To do. In the listing below, find the line holding "Model this object" and the line holding "angles in degrees.". Write out those two lines and all lines between, exactly, and nothing more.

-- Begin Data to use --

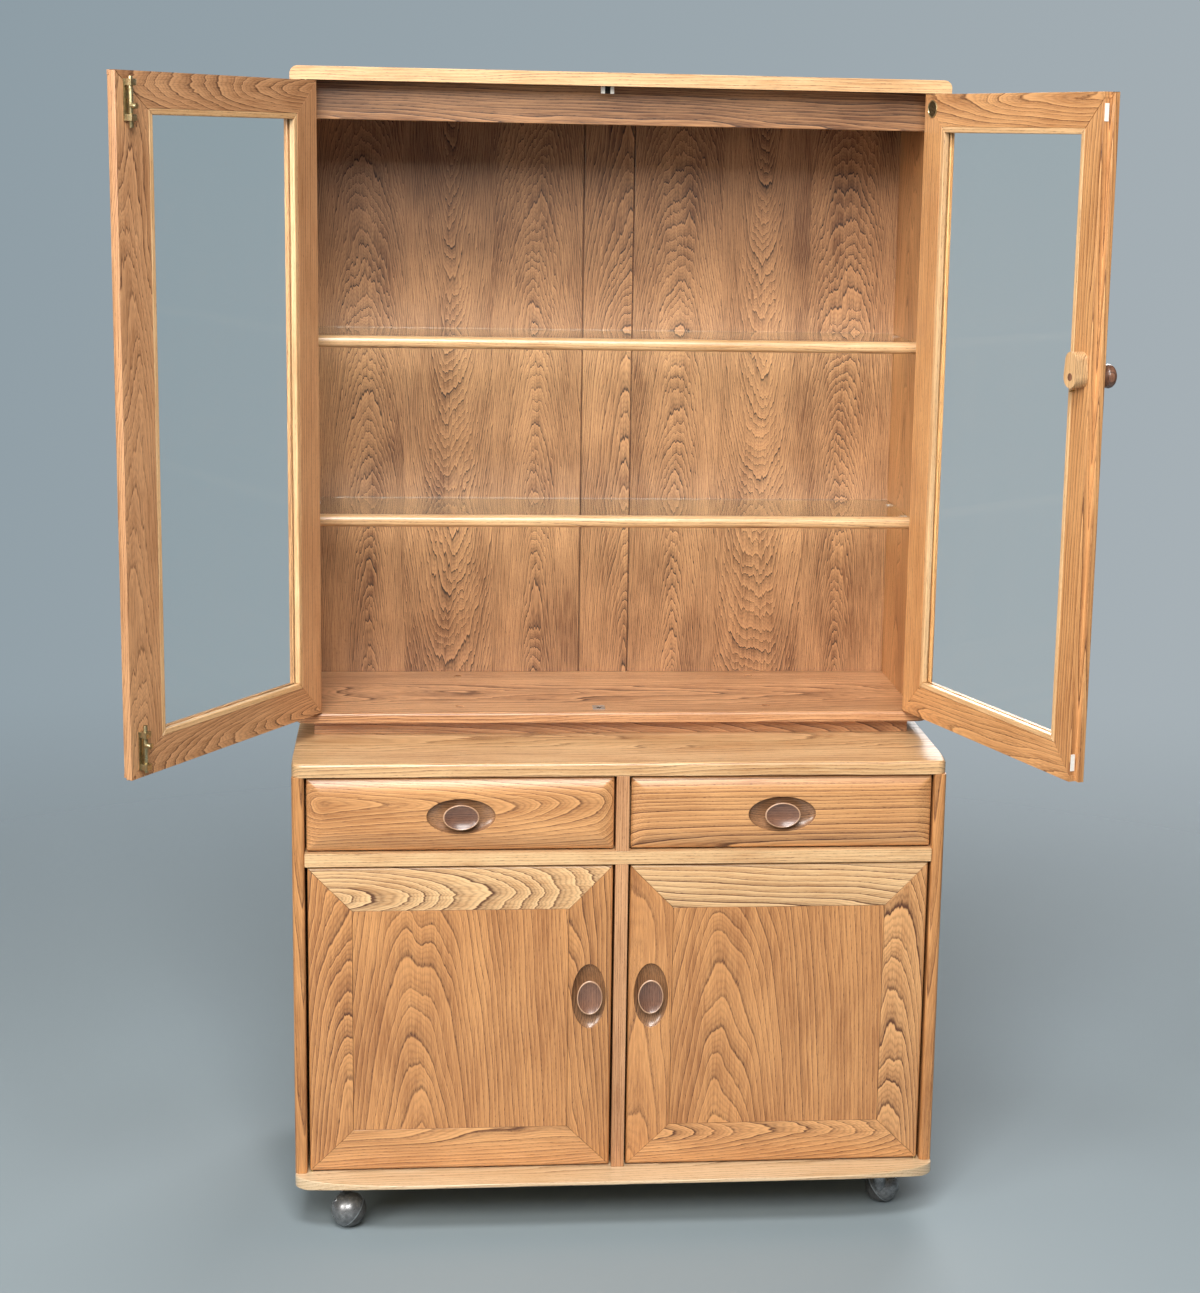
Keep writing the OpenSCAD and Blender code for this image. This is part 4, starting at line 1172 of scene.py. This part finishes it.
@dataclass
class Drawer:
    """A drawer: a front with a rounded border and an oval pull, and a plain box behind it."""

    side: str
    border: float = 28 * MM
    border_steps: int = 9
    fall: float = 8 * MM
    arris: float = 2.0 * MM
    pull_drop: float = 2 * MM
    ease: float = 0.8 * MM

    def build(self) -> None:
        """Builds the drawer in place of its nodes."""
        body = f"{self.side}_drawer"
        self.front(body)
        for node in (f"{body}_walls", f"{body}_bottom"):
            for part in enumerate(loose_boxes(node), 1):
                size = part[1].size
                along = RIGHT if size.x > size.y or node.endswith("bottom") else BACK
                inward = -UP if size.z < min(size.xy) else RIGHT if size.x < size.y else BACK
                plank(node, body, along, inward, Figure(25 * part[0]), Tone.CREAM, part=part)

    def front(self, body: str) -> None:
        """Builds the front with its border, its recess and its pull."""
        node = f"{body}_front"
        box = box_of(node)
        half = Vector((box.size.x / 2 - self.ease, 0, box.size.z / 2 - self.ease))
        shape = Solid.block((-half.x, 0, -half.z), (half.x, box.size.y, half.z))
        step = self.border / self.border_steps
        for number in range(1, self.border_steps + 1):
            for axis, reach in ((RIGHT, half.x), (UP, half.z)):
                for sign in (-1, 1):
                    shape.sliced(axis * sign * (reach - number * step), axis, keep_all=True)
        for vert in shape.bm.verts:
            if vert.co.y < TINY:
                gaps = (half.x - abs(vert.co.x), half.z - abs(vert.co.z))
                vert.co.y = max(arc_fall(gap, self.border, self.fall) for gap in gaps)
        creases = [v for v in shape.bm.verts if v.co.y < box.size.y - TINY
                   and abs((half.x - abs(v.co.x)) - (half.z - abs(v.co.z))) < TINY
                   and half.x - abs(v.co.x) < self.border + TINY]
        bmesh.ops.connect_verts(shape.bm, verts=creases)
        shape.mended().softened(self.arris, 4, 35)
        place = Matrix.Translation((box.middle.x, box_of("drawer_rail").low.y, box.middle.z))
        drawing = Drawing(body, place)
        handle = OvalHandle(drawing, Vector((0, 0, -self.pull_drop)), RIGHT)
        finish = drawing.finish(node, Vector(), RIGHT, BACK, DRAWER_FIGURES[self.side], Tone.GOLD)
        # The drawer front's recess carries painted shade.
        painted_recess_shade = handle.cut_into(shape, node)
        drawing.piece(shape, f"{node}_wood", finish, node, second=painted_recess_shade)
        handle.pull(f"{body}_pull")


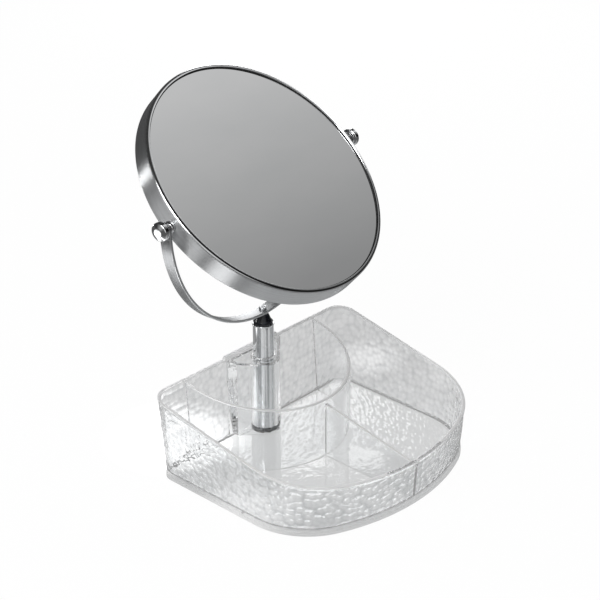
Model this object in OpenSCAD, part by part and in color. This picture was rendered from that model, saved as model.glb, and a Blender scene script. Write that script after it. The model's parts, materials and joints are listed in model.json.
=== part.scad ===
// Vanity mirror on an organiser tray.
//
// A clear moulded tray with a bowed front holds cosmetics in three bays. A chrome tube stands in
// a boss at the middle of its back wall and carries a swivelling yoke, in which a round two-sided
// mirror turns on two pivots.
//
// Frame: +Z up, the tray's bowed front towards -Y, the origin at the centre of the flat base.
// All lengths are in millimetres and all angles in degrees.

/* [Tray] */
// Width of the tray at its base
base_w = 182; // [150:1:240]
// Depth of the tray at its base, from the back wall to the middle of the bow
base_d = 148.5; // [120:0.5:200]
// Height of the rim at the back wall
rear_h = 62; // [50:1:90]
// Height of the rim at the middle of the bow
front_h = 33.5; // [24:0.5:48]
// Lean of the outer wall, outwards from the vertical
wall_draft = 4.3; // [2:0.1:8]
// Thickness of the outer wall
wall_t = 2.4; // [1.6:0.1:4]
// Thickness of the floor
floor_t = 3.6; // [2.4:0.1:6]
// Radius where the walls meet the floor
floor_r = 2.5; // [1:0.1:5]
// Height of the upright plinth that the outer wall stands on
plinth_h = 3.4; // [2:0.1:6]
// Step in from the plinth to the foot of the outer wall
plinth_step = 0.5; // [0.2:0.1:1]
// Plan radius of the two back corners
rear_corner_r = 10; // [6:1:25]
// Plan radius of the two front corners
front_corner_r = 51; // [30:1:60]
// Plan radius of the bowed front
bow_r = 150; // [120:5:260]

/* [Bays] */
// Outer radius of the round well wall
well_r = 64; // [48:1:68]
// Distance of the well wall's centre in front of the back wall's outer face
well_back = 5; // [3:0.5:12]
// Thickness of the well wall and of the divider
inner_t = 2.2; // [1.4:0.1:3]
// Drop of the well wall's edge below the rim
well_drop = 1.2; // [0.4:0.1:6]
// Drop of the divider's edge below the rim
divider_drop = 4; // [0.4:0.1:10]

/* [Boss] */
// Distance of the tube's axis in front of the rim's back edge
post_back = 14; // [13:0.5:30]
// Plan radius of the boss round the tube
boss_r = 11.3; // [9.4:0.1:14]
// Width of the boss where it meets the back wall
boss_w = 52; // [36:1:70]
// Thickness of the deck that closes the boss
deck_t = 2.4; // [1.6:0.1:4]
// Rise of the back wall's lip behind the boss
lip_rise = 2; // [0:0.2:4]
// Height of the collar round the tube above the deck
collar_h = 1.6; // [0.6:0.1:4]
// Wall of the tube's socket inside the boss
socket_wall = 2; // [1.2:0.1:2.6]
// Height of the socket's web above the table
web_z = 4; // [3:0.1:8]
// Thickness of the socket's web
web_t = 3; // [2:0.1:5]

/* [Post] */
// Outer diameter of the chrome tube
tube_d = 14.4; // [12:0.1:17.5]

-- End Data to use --

Task output.
Model this object in OpenSCAD, part by part and in color. This picture was rendered from that model, saved as model.glb, and a Blender scene script. Write that script after it. The model's parts, materials and joints are listed in model.json.
=== part.scad ===
// Vanity mirror on an organiser tray.
//
// A clear moulded tray with a bowed front holds cosmetics in three bays. A chrome tube stands in
// a boss at the middle of its back wall and carries a swivelling yoke, in which a round two-sided
// mirror turns on two pivots.
//
// Frame: +Z up, the tray's bowed front towards -Y, the origin at the centre of the flat base.
// All lengths are in millimetres and all angles in degrees.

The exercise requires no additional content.